Other touches are more noticeable and, though equally simple, have a great effect in the often-static TV world, such as Sgt. Kern being killed on an overhang so that he falls into the river when he dies. (Incidentally, with so much understated antagonism, it’s not unreasonable to assume that Major Blake has simply allowed Paladin to be executed by Sgt. Kern. Certainly, Paladin gets away with shooting an officer of the U.S. Army more or less unquestioned. I can’t think of too many TV Western heroes getting away with that!)
And like many of the great episodes, its ending is somber and doesn’t pretend that its issues can be neatly resolved. Yellow Star dies drunk and as deluded about his defiance as ever.

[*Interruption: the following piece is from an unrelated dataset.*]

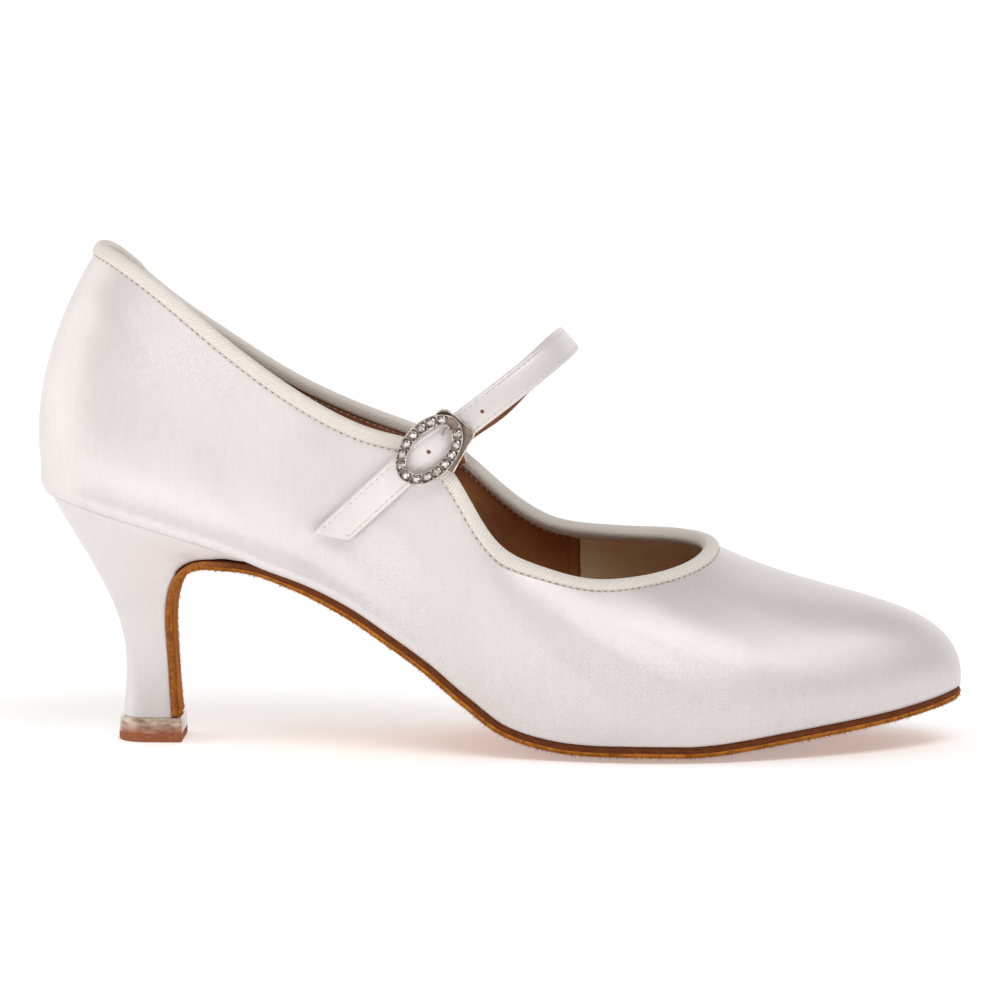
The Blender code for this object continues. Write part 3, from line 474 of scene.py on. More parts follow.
def finished(made, bumps, **sockets):
    """Feeds the shader: bumps (height, depth in metres, strength) one over another, then its sockets."""
    tree = made.node_tree
    shader = tree.nodes["Principled BSDF"]
    under = None
    for height, depth, strength in bumps:
        layer = tree.nodes.new("ShaderNodeBump")
        fed(tree, layer.inputs["Height"], height)
        fed(tree, layer.inputs["Distance"], depth)
        fed(tree, layer.inputs["Strength"], strength)
        if under:
            fed(tree, layer.inputs["Normal"], under)
        under = layer.outputs["Normal"]
    fed(tree, shader.inputs["Normal"], under)
    for socket, value in sockets.items():
        fed(tree, shader.inputs[socket.replace("_", " ")], value)
    return made


def coordinates(tree, turn=(0, 0, 0), scale=(1, 1, 1), output="Object"):
    """Coordinates turned by degrees and then stretched."""
    source = tree.nodes.new("ShaderNodeTexCoord")
    mapping = tree.nodes.new("ShaderNodeMapping")
    mapping.inputs["Rotation"].default_value = [math.radians(v) for v in turn]
    mapping.inputs["Scale"].default_value = scale
    fed(tree, mapping.inputs["Vector"], source.outputs[output])
    return mapping.outputs["Vector"]


def position(tree, axis):
    """How far along X, Y or Z each point lies, in metres."""
    parts = tree.nodes.new("ShaderNodeSeparateXYZ")
    fed(tree, parts.inputs[0], coordinates(tree))
    return parts.outputs[axis]


def noise(tree, vector, scale, detail=3, roughness=0.5):
    """Soft random patches."""
    made = tree.nodes.new("ShaderNodeTexNoise")
    for socket, value in (("Scale", scale), ("Detail", detail), ("Roughness", roughness), ("Vector", vector)):
        fed(tree, made.inputs[socket], value)
    return made.outputs["Fac"]


def ribs(tree, vector, pitch, wobble=0.0):
    """Ribs across the vector's X, pitch metres apart."""
    made = tree.nodes.new("ShaderNodeTexWave")
    scale = 2 * math.pi / 20 / pitch  # at scale 1 the ribs are two pi twentieths apart
    for socket, value in (("Scale", scale), ("Distortion", wobble), ("Detail", 1), ("Vector", vector)):
        fed(tree, made.inputs[socket], value)
    return made.outputs["Fac"]


def mixed(tree, kind, share, first, second):
    """Two colours put together by a share."""
    made = tree.nodes.new("ShaderNodeMix")
    made.data_type, made.blend_type = "RGBA", kind
    for number, value in ((0, share), (6, first), (7, second)):
        fed(tree, made.inputs[number], value)
    return made.outputs[2]


def blended(tree, share, low, high):
    """A colour that runs from low to high with the share."""
    return mixed(tree, "MIX", share, low, high)


def tinted(tree, share, colour, low, high):
    """A colour multiplied by a tint that runs from low to high with the share."""
    return mixed(tree, "MULTIPLY", 1, colour, blended(tree, share, low, high))


def shaded(tree, field, start, end, low, high):
    """A colour that runs from low to high while the field runs from start to end."""
    return blended(tree, ranged(tree, field, start, end), low, high)


def reckoned(tree, kind, *values):
    """One step of arithmetic."""
    made = tree.nodes.new("ShaderNodeMath")
    made.operation = kind
    for socket, value in zip(made.inputs, values):
        fed(tree, socket, value)
    return made.outputs[0]


def ranged(tree, value, low, high, to_low=0.0, to_high=1.0):
    """Turns the run from low to high into one from to_low to to_high, and stops at its ends."""
    made = tree.nodes.new("ShaderNodeMapRange")
    for socket, number in zip(("From Min", "From Max", "To Min", "To Max"), (low, high, to_low, to_high)):
        fed(tree, made.inputs[socket], number)
    fed(tree, made.inputs["Value"], value)
    return made.outputs["Result"]


def white_satin():
    """Heavy satin: a smooth lit face over a fine crossed weave, with soft uneven patches."""
    made, tree = new_material("white_satin")
    rising = ribs(tree, coordinates(tree, (0, 44, 0)), 0.00046, 1.6)
    falling = ribs(tree, coordinates(tree, (0, -40, 0)), 0.0006, 2.4)
    crossed = reckoned(tree, "MULTIPLY_ADD", rising, 0.7, reckoned(tree, "MULTIPLY", falling, 0.3))
    # The ribs fade at the middle of the toe and of the back, where they would draw rings.
    at_side = ranged(tree, reckoned(tree, "ABSOLUTE", position(tree, "Y")), 0.006, 0.020, 0.12, 1)
    weave = reckoned(tree, "MULTIPLY_ADD", reckoned(tree, "SUBTRACT", crossed, 0.5), at_side, 0.5)
    broad = noise(tree, coordinates(tree), 26, 2)
    slubs = noise(tree, coordinates(tree, (0, 44, 0), (1, 1, 0.12)), 900, 2)
    patches = shaded(tree, broad, 0.35, 0.65, (0.685, 0.64, 0.635), (0.745, 0.70, 0.695))
    threads = reckoned(tree, "MULTIPLY_ADD", weave, 0.6, reckoned(tree, "MULTIPLY", slubs, 0.4))
    colour = tinted(tree, ranged(tree, threads, 0.2, 0.8), patches, (0.885, 0.88, 0.875), (1.03, 1.03, 1.03))
    return finished(
        made, [(broad, 0.0012, 0.5), (slubs, 0.00008, 0.6), (weave, 0.00007, 0.7)],
        Base_Color=colour, Roughness=ranged(tree, broad, 0.3, 0.7, 0.38, 0.5), Metallic=0.35,
        Specular_IOR_Level=0.8, Coat_Weight=0.25, Coat_Roughness=0.34,
    )


def cream_twill():
    """Bias tape: raised diagonal ribs, with painted shade, darker and yellower, in the hollows between them."""
    made, tree = new_material("cream_twill")
    weave = ribs(tree, coordinates(tree, (0, 0, 48), output="UV"), 0.00052)
    fuzz = noise(tree, coordinates(tree), 2500, 2)
    # Painted shade: the colour darkens towards the hollows between the ribs.
    colour = shaded(tree, weave, 0.05, 0.75, (0.63, 0.575, 0.52), (0.76, 0.71, 0.655))
    return finished(
        made, [(weave, 0.00012, 0.8), (fuzz, 0.00005, 0.6)], Base_Color=colour, Roughness=0.6, Sheen_Weight=0.2
    )


def cream_thread():
    """Thread of two plies twisted together."""
    made, tree = new_material("cream_thread")
    plies = ribs(tree, coordinates(tree, (0, 30, 0)), 0.00016)
    colour = blended(tree, plies, (0.64, 0.585, 0.52), (0.80, 0.75, 0.70))
    return finished(made, [(plies, 0.00005, 0.6)], Base_Color=colour, Roughness=0.5)


def needle_shadow():
    """Painted shadow: the dark colour of the hollow where the needle went through."""
    made, tree = new_material("needle_shadow")
    spread = noise(tree, coordinates(tree), 700, 3)
    colour = shaded(tree, spread, 0.3, 0.7, (0.29, 0.21, 0.145), (0.50, 0.40, 0.31))
    return finished(made, [(spread, 0.00005, 0.4)], Base_Color=colour, Roughness=0.8)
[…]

After his death (he’s shot by Paladin, and it’s not uncommon for Paladin’s gun to end up unavoidably aimed at sympathetic characters) an ominous (and clearly intentional) shadow takes up the bottom corner of the screen, and Paladin flings away both Yellow Star’s whisky bottle and the military saber he was holding in disgust. This double-image is repeated and perhaps reversed in the final scene when Paladin burns Yellow Star’s body on a Sioux pyre, laying both the Sioux sign of a chief and what seems to be a military medal on the body.
It’s a final scene full of contradictions, and its unresolved feeling reaffirms the basic core of Paladin’s character: strong and unyielding ethical demand in difficult and volatile circumstances. The story elements may not have been resolved, but Paladin’s ethical decision was determined from the outset, and the decision carries through to the very end.
Perhaps most resonant of all is Paladin’s final speech to Major Blake, a strong counterpoint to his earlier speech about guilt of all levels being ultimately washed away. As Blake hands Yellow Star’s body over for the burial rituals, Paladin doesn’t pretend that our own guilt can finally be washed away so easily:
‘You degraded a man into something worse than an animal. Honoring his body won’t change that now.’